2nd Location at Yonge & Lawrence
Despite how much we’ve hated this place, we decided to give them a second chance and go to their new location to try out their signature burgers. The burgers that everyone is raving about – The Priest and Vatican City – including Toronto Life Magazine and the Zagat Survey.
Even though it took an hour via TTC, trying out the new location was another reason why we revisited The Burger’s Priest.
I think it is worth mentioning that this crowd was at 1:00 on a Thursday (what’s it like there at noon when most people have lunch?) and at one point people were lined up outside the door.
This is how Toronto Life Magazine describes this burger…
Where: The Burger’s Priest, an all-American burger joint that’s evangelical about meat. 1636 Queen St. E., 647-346-0617.
How much: $10.
The meat: Two four-ounce patties made from a custom blend of premium beef, freshly ground in-house every hour and cooked to medium.

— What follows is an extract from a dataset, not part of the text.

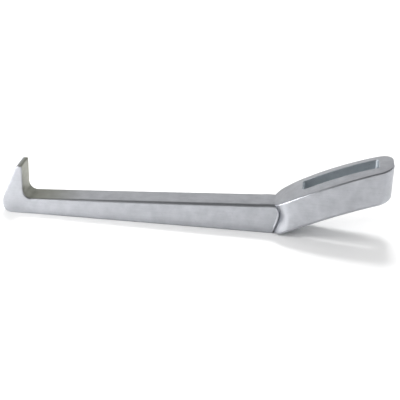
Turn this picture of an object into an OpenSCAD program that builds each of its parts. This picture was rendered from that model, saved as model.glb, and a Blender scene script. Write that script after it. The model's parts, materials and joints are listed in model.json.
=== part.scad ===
// Hooked tyre lever. The lever lies on the flat underside of its arm, with the hook at -X
// and the handle rising towards +X. The origin is under the middle of the overall box.

/* [Overall] */
// Length from the heel of the hook to the end of the handle
overall_l = 322; // [268:1:390]

/* [Hook] */
// Height of the hook's tip above the underside
hook_h = 43; // [35:0.5:52]
// Thickness of the hook's root, from the heel to the jaw face
hook_root_l = 18; // [15:0.5:22]
// Length of the flat land on the hook's tip
tip_l = 4.6; // [3:0.2:8]
// Radius of the heel under the hook
heel_r = 7.5; // [5:0.5:9]
// Radius of the hook's back, between the heel and the straight stretch
back_r = 22; // [16:1:28]
// Radius of the fillet in the corner of the jaw
jaw_r = 7; // [4:0.5:10]

/* [Arm] */
// Height of the arm at the jaw face
arm_h_jaw = 14; // [12:0.5:17]
// Height of the arm at the shoulder, where the handle starts
arm_h_bend = 26; // [23:0.5:31]
// Width of the arm at the jaw
arm_w_jaw = 21.5; // [18:0.5:25]
// Width of the arm at the shoulder
arm_w_bend = 24; // [21:0.5:28]

/* [Handle] */
// Length of the handle along X, from the shoulder to its end face
handle_l = 93; // [88:1:112]
// Upward slope of the handle at the shoulder, in degrees
slope_start = 31.5; // [29:0.5:34]
// Upward slope of the handle at its end, in degrees
slope_end = 15.5; // [11:0.5:19]
// Depth of the handle, straight down from its top edges
grip_h = 29; // [27:0.5:34]
// Width of the handle at its widest
grip_w = 40; // [37:0.5:48]
// Distance from the shoulder to the widest place
grip_wide_at = 41; // [34:1:48]
// Width of the handle just behind the shoulder
grip_w_start = 32; // [30:0.5:36]
// Width of the handle at its end, before the corners are rounded
grip_w_end = 35; // [33:0.5:40]
// Height of the crown across the handle's top
crown_h = 2.2; // [1:0.1:3.5]
// Height of the crown at the end face
crown_end_h = 0.4; // [0.2:0.1:0.8]
// Distance behind the shoulder over which the crown grows, and before the end over which it falls
crown_run = 12; // [9:1:18]
// Radius of the two upright corners at the handle's end
end_r = 11; // [4:0.5:11]
// Radius of the flare's corner behind the shoulder
flare_r = 7.5; // [3:0.5:9]
// Radius under the shoulder, where the underside turns up
belly_r = 24; // [12:1:30]

/* [Slot] */
// Width of the slot through the handle
slot_w = 17.5; // [13:0.5:20]
// Distance from the shoulder to the slot
slot_from = 22; // [20:0.5:26]
// Wall left between the slot and the end face
slot_end_wall = 12; // [9:0.5:15]
// Radius of the slot's corners
slot_r = 2; // [1.5:0.5:4]

/* [Joint] */
// Length of the arm's tang inside the handle
tang_l = 15; // [11:0.5:16]
// Width of the tang
tang_w = 13; // [10:0.5:15]
// Height of the tang
tang_h = 13; // [10:0.5:15]
// Gap between the tang and its socket, on every side
tang_gap = 0.1; // [0.05:0.05:0.3]
// Width of the weld bead, along the lever
bead_l = 4; // [3:0.5:6]
// Depth of the weld bead into the joint
bead_d = 3; // [2:0.5:4]

/* [Hidden] */
$fn = 96;
over = 10;           // how far a cutting solid runs past what it cuts
arm_colour = "#b9bdc4";
handle_colour = "#c4c8ce";
weld_colour = "#d8dbe0";

x_heel = -overall_l / 2;
x_end = overall_l / 2;
x_jaw = x_heel + hook_root_l;
x_shoulder = x_end - handle_l;
all_h = arm_h_bend + hook_h + handle_l;

// Arm: the top rises in a straight line from the jaw to the shoulder.
arm_rise = (arm_h_bend - arm_h_jaw) / (x_shoulder - x_jaw);
arm_angle = atan(arm_rise);
jaw_cx = x_jaw + jaw_r;
jaw_cz = arm_top(jaw_cx) + jaw_r / cos(arm_angle);

// Hook: a line from the tip touches the back's arc, which meets the heel's arc level with its centre.
tip_x = x_jaw - tip_l;
back_cx = x_heel + back_r;
back_from_tip = [tip_x - back_cx, hook_h - heel_r];
back_angle = atan2(back_from_tip.y, back_from_tip.x) + acos(back_r / norm(back_from_tip));

// Handle: the top edges follow an arc, and the underside is the same arc, grip_h lower.
top_r = handle_l / (sin(slope_start) - sin(slope_end));
arc_x = x_end + top_r * sin(slope_end);
arc_z = arm_h_bend - top_r * cos(slope_start);
crown_r = (pow(grip_w / 2, 2) + pow(crown_h, 2)) / (2 * crown_h);

// Belly: its arc touches the flat underside and the handle's lower arc.
belly_x = arc_x - sqrt(pow(top_r + belly_r, 2) - pow(belly_r - arc_z + grip_h, 2));
belly_turn = asin((arc_x - belly_x) / (top_r + belly_r));
belly_end = [belly_x + belly_r * sin(belly_turn), belly_r - belly_r * cos(belly_turn)];

// Plan of the handle: two arcs meet at the widest place, with their centres straight across from it.
x_wide = x_shoulder + grip_wide_at;
start_drop = (grip_w - grip_w_start) / 2;
end_drop = (grip_w - grip_w_end) / 2;
start_side_r = (pow(grip_wide_at, 2) + pow(start_drop, 2)) / (2 * start_drop);
end_side_r = (pow(handle_l - grip_wide_at, 2) + pow(end_drop, 2)) / (2 * end_drop);

// The crown grows from nothing at the shoulder, along a plane that leads up from the arm's top.
lead_rise = top_z(x_shoulder + crown_run) + crown_h - arm_h_bend;
lead_x = x_shoulder + (all_h - arm_h_bend) * crown_run / lead_rise;

// Towards the end the crown falls away, along a plane down to its height at the end face.
fall_z = top_z(x_end) + crown_end_h;
fall_slope = (fall_z - top_z(x_end - crown_run) - crown_h) / crown_run;

slot_x = x_shoulder + slot_from;
slot_l = handle_l - slot_from - slot_end_wall;

function arm_top(x) = arm_h_jaw + arm_rise * (x - x_jaw);
function top_z(x) = arc_z + sqrt(pow(top_r, 2) - pow(arc_x - x, 2));

// Points on an arc, from one angle to another
function arc(centre, r, from, to, steps) =
    [for (i = [0:steps]) let (a = from + (to - from) * i / steps) centre + r * [cos(a), sin(a)]];

// Turns a side outline, drawn in X and Z, into a solid as wide as given
module side_solid(width) {
    rotate([90, 0, 0])
        linear_extrude(height = width, center = true)
            children();
}

// Side outline of the hook and the arm, as far as the shoulder
module arm_side() {
    polygon(concat(
        arc([x_heel + heel_r, heel_r], heel_r, 270, 180, 12),
        arc([back_cx, heel_r], back_r, 180, back_angle, 8),
        [[tip_x, hook_h], [x_jaw, hook_h]],
        arc([jaw_cx, jaw_cz], jaw_r, 180, 270 + arm_angle, 12),
        [[x_shoulder, arm_h_bend], [x_shoulder, 0]]));
}

// The arm from above: a hook of one width, then a bar that widens to the shoulder
module arm_plan() {
    polygon([
        [x_heel - over, -arm_w_jaw / 2], [x_jaw, -arm_w_jaw / 2],
        [x_shoulder, -arm_w_bend / 2], [x_shoulder, arm_w_bend / 2],
        [x_jaw, arm_w_jaw / 2], [x_heel - over, arm_w_jaw / 2]]);
}

module arm_blank() {
    intersection() {
        side_solid(grip_w) arm_side();
        linear_extrude(height = all_h) arm_plan();
    }
}

// Side outline of the handle below its crown: the lead up from the shoulder, the fall to the upright
// end face, and the underside, which turns up round the belly
module handle_side() {
    difference() {
        intersection() {
            polygon([[x_shoulder, 0], [x_end, 0], [x_end, all_h], [lead_x, all_h], [x_shoulder, arm_h_bend]]);
            polygon([[x_shoulder, -over], [x_end, -over], [x_end, fall_z],
                [x_shoulder, fall_z - fall_slope * handle_l]]);
        }
        difference() {
            translate([arc_x, arc_z - grip_h]) circle(r = top_r, $fn = 720);
            translate([x_shoulder, -over]) square([belly_end.x - x_shoulder, all_h]);
        }
        difference() {
            translate([belly_x, -over]) square([belly_end.x - belly_x, over + belly_end.y]);
            translate([belly_x, belly_r]) circle(r = belly_r);
        }
    }
}

// Crown across the handle's top: a barrel turned about the top arc's own centre
module crown_barrel() {
    translate([arc_x, 0, arc_z])
        rotate([90, 0, 0])
            rotate_extrude($fn = 360)
                intersection() {
                    translate([top_r + crown_h - crown_r, 0]) circle(r = crown_r, $fn = 360);
                    translate([top_r / 2, -grip_w / 2 - over]) square([top_r, grip_w + 2 * over]);
                }
}

// The handle from above: its side arcs, with the flare's corners and the end's corners rounded
module handle_plan() {
    side_cy = grip_w / 2 - start_side_r;
    tail_cy = grip_w / 2 - end_side_r;
    flare_cx = x_shoulder + flare_r;
    flare_cy = side_cy + sqrt(pow(start_side_r - flare_r, 2) - pow(flare_cx - x_wide, 2));
    corner_cx = x_end - end_r;
    corner_cy = tail_cy + sqrt(pow(end_side_r - end_r, 2) - pow(corner_cx - x_wide, 2));
    flare_turn = atan2(flare_cy - side_cy, flare_cx - x_wide);
    corner_turn = atan2(corner_cy - tail_cy, corner_cx - x_wide);
    half = concat(
        arc([flare_cx, flare_cy], flare_r, 180, flare_turn, 8),
        arc([x_wide, side_cy], start_side_r, flare_turn, 90, 10),
        arc([x_wide, tail_cy], end_side_r, 90, corner_turn, 10),
        arc([corner_cx, corner_cy], end_r, corner_turn, 0, 10));
    polygon(concat(half, [for (i = [len(half) - 1:-1:0]) [half[i].x, -half[i].y]]));
}

module slot_plan() {
    inset = slot_r * 2;
    translate([slot_x, -slot_w / 2]) {
        translate([slot_r, 0]) square([slot_l - inset, slot_w]);
        translate([0, slot_r]) square([slot_l, slot_w - inset]);
        for (x = [slot_r, slot_l - slot_r], y = [slot_r, slot_w - slot_r])
            translate([x, y]) circle(r = slot_r);
    }
}

module handle_blank() {
    intersection() {
        side_solid(grip_w + over) handle_side();
        linear_extrude(height = all_h) handle_plan();
        crown_barrel();
    }
}

// Ring of weld metal round the shoulder: a slab along the joint without its core
module bead_ring() {
    core_w = arm_w_bend - 2 * bead_d;
    difference() {
        translate([x_shoulder - bead_l / 2, -grip_w / 2, -over])
            cube([bead_l, grip_w, all_h]);
        translate([x_shoulder - bead_l, -core_w / 2, bead_d])
            cube([2 * bead_l, core_w, arm_h_bend - 2 * bead_d]);
    }
}

// Tang on the arm's end; grown by the gap, it is also the socket that takes it
module tang(gap) {
    translate([x_shoulder, -tang_w / 2 - gap, (arm_h_bend - tang_h) / 2 - gap])
        cube([tang_l + gap, tang_w + 2 * gap, tang_h + 2 * gap]);
}

module hook_arm() {
    color(arm_colour) {
        difference() {
            arm_blank();
            bead_ring();
        }
        tang(0);
    }
}

module handle() {
    color(handle_colour)
        difference() {
            handle_blank();
            bead_ring();
            tang(tang_gap);
            translate([0, 0, -over]) linear_extrude(height = all_h) slot_plan();
        }
}

module joint_weld() {
    color(weld_colour)
        intersection() {
            bead_ring();
            union() {
                arm_blank();
                handle_blank();
            }
        }
}

hook_arm();
handle();
joint_weld();
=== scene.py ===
import json
import math

import bmesh
import bpy
from mathutils import Matrix, Vector


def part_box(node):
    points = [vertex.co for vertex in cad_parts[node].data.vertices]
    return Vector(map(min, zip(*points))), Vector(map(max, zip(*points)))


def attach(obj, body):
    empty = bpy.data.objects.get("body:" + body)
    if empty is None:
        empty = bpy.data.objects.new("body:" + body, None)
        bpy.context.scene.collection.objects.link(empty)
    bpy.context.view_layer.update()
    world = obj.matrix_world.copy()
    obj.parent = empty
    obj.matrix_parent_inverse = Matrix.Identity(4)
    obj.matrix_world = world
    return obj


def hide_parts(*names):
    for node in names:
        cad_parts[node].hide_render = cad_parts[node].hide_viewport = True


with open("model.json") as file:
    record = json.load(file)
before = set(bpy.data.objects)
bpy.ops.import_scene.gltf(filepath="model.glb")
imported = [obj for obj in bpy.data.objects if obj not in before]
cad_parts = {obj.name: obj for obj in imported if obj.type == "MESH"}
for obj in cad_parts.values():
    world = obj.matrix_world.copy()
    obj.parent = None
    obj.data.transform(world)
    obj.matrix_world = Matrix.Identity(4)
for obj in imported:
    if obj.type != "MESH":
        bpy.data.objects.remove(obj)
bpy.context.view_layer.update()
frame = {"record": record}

bl_info = {
    "name": "Hooked Tyre Lever",
    "version": (1, 0, 0),
    "blender": (4, 5, 0),
    "location": "3D View > Sidebar > Tyre Lever",
    "description": "Models a hooked tyre lever round its CAD frame: arm, handle, weld and studio",
    "category": "Add Mesh",
}

ARM_LOW, ARM_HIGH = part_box("hook_arm")
HANDLE_LOW, HANDLE_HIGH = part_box("handle")
JAW_X = next(m["pos_m"][0] for m in frame["record"]["mounts"] if m["name"] == "jaw_face")
MM = 0.001
SHARP = 0.7     # faces whose normals' dot product is less meet in an edge, not in a curve


def length(name, description, default):
    return bpy.props.FloatProperty(name=name, description=description, default=default,
                                   min=0.0, precision=5, subtype="DISTANCE", unit="LENGTH")


def colour(name, description, default):
    return bpy.props.StringProperty(name=name, description=description + ", as sRGB hex",
                                    default=default)


class LeverArmSizes(bpy.types.PropertyGroup):
    jaw_height: length("Height at jaw", "Height of the arm at the jaw face", 14 * MM)
    bend_height: length("Height at bend", "Height of the arm at the shoulder", 26 * MM)
    jaw_width: length("Width at jaw", "Width of the hook and of the arm beside it", 21.5 * MM)
    bend_width: length("Width at bend", "Width of the arm at the shoulder", 24 * MM)
    tip_land: length("Tip land", "Length of the flat land on the hook's tip", 4.6 * MM)
    heel_radius: length("Heel radius", "Radius of the heel under the hook", 7.5 * MM)
    back_radius: length("Back radius", "Radius of the hook's back above the heel", 22 * MM)
    jaw_radius: length("Jaw radius", "Radius of the fillet in the jaw's corner", 7 * MM)
    top_edge_bend: length("Top edge at bend", "Rounding of the arm's top edges at the bend", 2.8 * MM)
    top_edge_jaw: length("Top edge at jaw", "Rounding of the arm's top edges at the jaw", 2.1 * MM)
    low_edge: length("Low edge", "Rounding of the arm's bottom edges", 2.2 * MM)
    hook_edge: length("Hook edge", "Rounding of the hook's edges", 1.1 * MM)
    tang_length: length("Tang length", "Length of the tang inside the handle", 15 * MM)
    tang_side: length("Tang side", "Width and height of the tang", 13 * MM)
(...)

The cheese: Each juicy patty is topped with a slice of wonderfully trashy processed cheese.
The bun: Two artery-clogging grilled cheese sandwiches, each made with more processed cheese and a no-fuss white bun.
The fixings: Forget about newfangled toppings. The options are puritanically standard—ketchup, mustard, mayo, lettuce, tomato, pickle and onion. Fried onions are $1 extra.
Maybe it was because we had low expectations going in but this was NOT the train wreck me and my mom thought it was going to be. I think what Burger’s Priests’ strength is their use of oddball and/or trailer-trashy ingredients. The taste of the grilled cheese sandwich is what made this burger. Take that sandwich away and you are left with a pile of scrap metal and train parts (remember the train wreck from earlier?)… an obviously over hyped burger that no one was talking about in the first place; their basic cheeseburger.
This is their regular burger plus their “option”, mushrooms stuffed with cheese and then fried. Despite what we said on our first visit to The Burger’s Priest (at Queen & Coxwell) the cheese was melted and therefore tastier instead of the floppy grease puddle. That said, I find it hard to believe that these are beef “patties”. They are more like ground beef clumps thrown onto the bun so the meat keeps falling out of the burger.
Overall The Burger’s Priest is a lot better than we originally thought, but certainly NOT the Burger of The Year or Third Best Restaurant in Toronto. The Zagat Survey consisted of 2,266 people voting on 315 restaurants. Miniscule compared to the actual population of 2.5 million and the 10,000+ restaurants in Toronto. I would not eat this again because the taste does not overcome how unhealthy these burgers are and its just not worth it.